[Dataset items]
++++

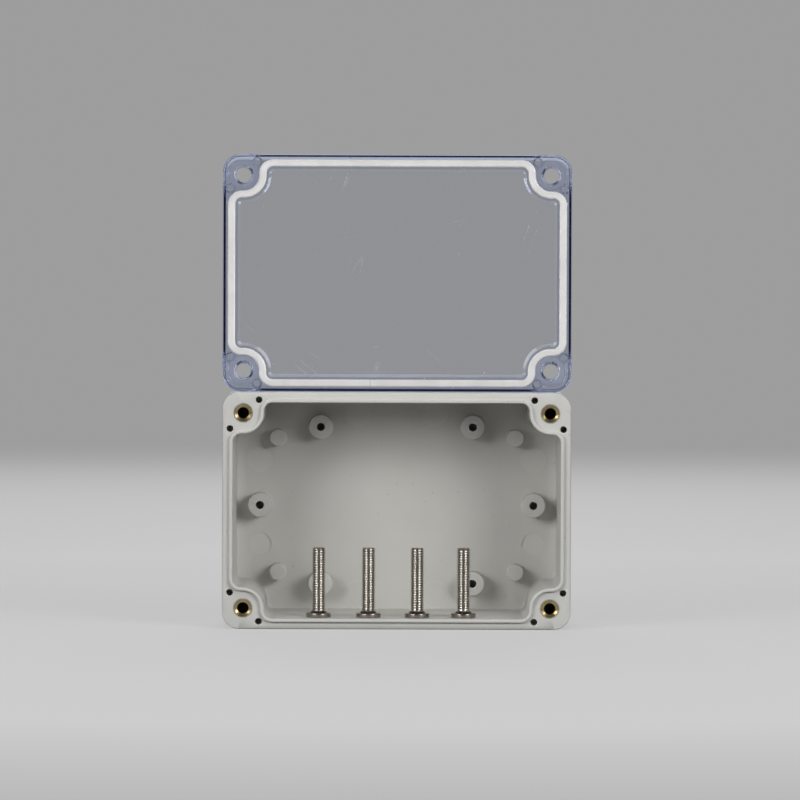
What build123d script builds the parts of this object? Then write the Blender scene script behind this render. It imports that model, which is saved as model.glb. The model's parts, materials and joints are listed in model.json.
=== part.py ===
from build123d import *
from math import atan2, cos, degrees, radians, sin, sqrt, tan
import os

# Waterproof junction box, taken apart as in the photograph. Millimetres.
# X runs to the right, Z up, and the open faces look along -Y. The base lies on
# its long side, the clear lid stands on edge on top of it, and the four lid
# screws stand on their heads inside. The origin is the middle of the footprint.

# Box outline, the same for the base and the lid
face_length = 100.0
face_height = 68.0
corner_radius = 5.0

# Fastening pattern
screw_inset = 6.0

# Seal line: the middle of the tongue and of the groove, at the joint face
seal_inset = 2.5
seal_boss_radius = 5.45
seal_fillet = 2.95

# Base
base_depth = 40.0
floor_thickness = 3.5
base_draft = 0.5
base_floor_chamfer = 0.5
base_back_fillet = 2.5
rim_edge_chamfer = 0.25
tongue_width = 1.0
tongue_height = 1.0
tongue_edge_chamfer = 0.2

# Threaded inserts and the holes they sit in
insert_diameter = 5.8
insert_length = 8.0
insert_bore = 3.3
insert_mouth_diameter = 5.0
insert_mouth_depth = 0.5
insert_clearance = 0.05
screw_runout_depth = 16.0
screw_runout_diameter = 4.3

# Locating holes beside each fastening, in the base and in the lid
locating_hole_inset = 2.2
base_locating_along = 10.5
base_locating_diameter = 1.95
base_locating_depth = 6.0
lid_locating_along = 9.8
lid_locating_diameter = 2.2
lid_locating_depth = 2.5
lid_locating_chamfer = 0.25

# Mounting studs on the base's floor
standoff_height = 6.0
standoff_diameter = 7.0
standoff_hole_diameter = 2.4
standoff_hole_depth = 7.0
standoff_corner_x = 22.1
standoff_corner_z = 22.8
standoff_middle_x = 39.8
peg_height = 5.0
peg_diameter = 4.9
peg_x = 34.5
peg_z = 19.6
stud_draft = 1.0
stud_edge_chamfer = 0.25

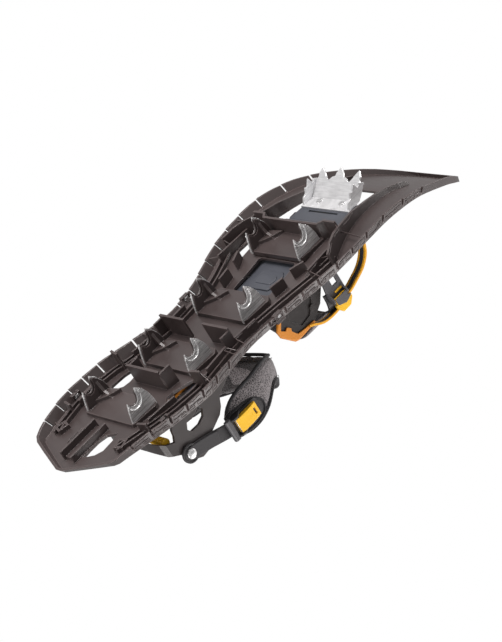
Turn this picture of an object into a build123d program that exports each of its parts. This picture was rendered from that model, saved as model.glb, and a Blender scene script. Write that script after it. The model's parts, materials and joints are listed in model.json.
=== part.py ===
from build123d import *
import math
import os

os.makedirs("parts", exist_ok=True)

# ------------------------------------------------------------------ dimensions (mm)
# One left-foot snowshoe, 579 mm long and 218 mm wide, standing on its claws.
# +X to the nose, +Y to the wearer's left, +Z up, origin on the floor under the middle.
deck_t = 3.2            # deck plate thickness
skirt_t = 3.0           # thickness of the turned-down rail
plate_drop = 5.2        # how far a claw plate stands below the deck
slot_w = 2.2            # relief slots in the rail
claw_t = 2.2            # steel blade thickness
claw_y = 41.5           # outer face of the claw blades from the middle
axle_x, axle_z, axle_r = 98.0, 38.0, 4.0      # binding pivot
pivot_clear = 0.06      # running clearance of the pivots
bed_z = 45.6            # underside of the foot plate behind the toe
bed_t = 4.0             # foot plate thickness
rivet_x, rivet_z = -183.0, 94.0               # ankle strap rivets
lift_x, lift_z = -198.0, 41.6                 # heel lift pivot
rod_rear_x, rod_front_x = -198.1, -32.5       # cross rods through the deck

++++

■ Task prompt
Write out the listing's lines exactly, from its first line through the line that contains "screw_inset = 6.0", and stop there.

■ Final answer
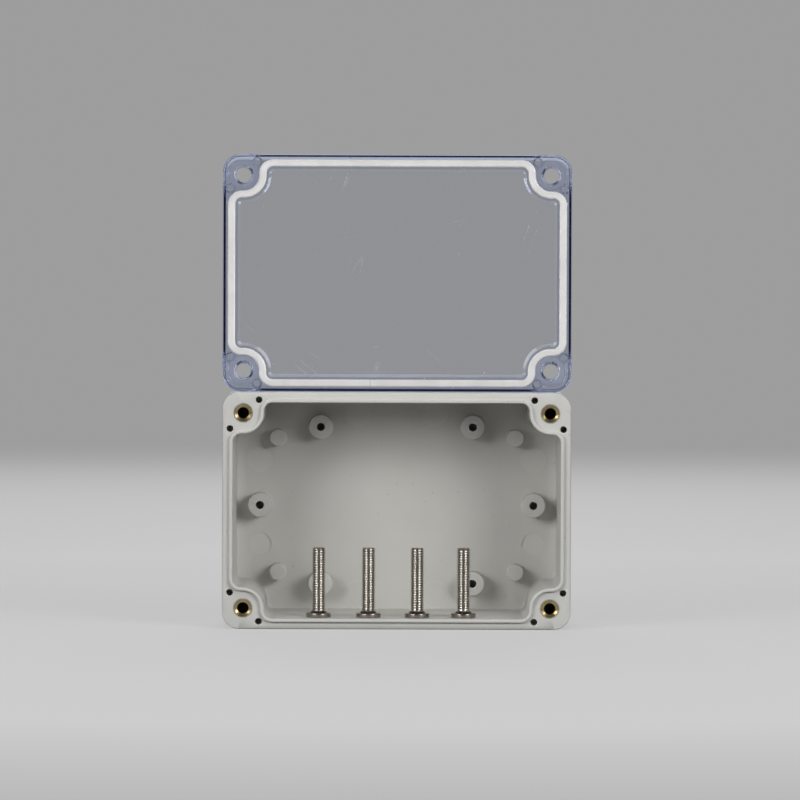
What build123d script builds the parts of this object? Then write the Blender scene script behind this render. It imports that model, which is saved as model.glb. The model's parts, materials and joints are listed in model.json.
=== part.py ===
from build123d import *
from math import atan2, cos, degrees, radians, sin, sqrt, tan
import os

# Waterproof junction box, taken apart as in the photograph. Millimetres.
# X runs to the right, Z up, and the open faces look along -Y. The base lies on
# its long side, the clear lid stands on edge on top of it, and the four lid
# screws stand on their heads inside. The origin is the middle of the footprint.

# Box outline, the same for the base and the lid
face_length = 100.0
face_height = 68.0
corner_radius = 5.0

# Fastening pattern
screw_inset = 6.0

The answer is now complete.